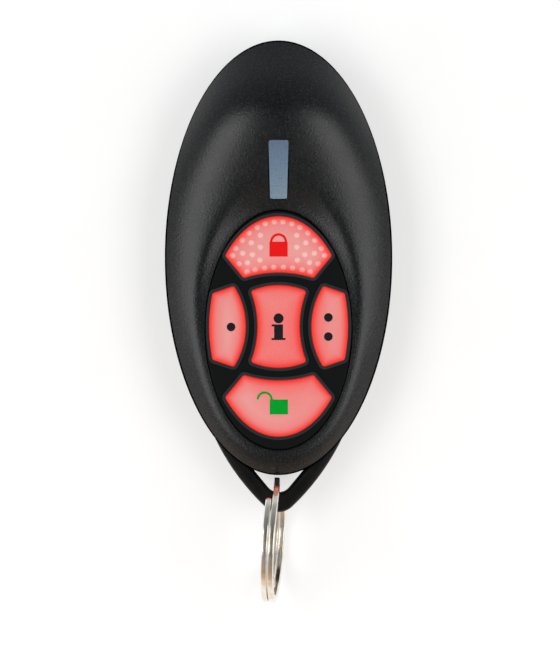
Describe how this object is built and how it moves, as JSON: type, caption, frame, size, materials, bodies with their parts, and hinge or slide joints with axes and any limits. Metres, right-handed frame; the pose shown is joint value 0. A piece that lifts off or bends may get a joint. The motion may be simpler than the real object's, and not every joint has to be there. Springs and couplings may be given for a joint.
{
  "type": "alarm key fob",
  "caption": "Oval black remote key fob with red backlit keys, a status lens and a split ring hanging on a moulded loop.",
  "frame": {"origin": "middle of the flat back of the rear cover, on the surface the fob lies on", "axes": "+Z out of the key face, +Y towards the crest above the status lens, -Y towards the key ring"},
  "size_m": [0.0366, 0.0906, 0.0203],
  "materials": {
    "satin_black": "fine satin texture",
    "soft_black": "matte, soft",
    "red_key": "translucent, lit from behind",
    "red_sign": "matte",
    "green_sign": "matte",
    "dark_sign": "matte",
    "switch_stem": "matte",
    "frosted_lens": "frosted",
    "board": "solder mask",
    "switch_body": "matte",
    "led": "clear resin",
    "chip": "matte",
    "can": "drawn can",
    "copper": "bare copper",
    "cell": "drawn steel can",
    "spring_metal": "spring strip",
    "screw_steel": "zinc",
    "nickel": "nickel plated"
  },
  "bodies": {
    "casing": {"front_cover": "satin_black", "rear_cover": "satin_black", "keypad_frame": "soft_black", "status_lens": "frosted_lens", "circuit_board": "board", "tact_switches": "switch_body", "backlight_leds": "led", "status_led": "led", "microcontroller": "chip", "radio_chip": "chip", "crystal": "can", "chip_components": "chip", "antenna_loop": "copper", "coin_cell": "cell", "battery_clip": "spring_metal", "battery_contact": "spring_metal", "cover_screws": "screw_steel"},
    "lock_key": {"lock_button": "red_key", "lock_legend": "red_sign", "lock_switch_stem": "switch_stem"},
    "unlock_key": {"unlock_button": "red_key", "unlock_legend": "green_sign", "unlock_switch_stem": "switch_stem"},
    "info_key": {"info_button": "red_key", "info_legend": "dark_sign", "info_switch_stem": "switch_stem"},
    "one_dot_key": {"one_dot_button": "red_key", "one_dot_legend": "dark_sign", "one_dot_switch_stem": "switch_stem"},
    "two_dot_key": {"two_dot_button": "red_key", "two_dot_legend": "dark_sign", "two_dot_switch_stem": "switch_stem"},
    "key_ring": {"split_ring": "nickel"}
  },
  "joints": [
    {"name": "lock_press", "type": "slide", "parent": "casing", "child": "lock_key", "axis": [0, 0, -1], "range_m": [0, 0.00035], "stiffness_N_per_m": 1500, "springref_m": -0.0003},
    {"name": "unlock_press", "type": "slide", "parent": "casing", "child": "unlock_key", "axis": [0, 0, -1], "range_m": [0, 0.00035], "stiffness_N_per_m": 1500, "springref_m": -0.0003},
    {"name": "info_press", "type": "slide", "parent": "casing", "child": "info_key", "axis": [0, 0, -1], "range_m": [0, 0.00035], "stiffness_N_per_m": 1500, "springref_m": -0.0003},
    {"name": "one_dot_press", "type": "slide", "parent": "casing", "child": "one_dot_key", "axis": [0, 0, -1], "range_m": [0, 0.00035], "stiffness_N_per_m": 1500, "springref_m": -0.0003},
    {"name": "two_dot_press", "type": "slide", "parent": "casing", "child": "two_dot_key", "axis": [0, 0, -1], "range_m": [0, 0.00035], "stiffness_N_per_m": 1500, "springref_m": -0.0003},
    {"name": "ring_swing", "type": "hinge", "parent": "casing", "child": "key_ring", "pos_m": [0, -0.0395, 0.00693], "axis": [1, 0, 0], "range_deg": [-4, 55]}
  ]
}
━━━━━━━━━━
* [What is expected] Count how many lines above carry the word "hinge". Only the number is required.

* [Solution] 2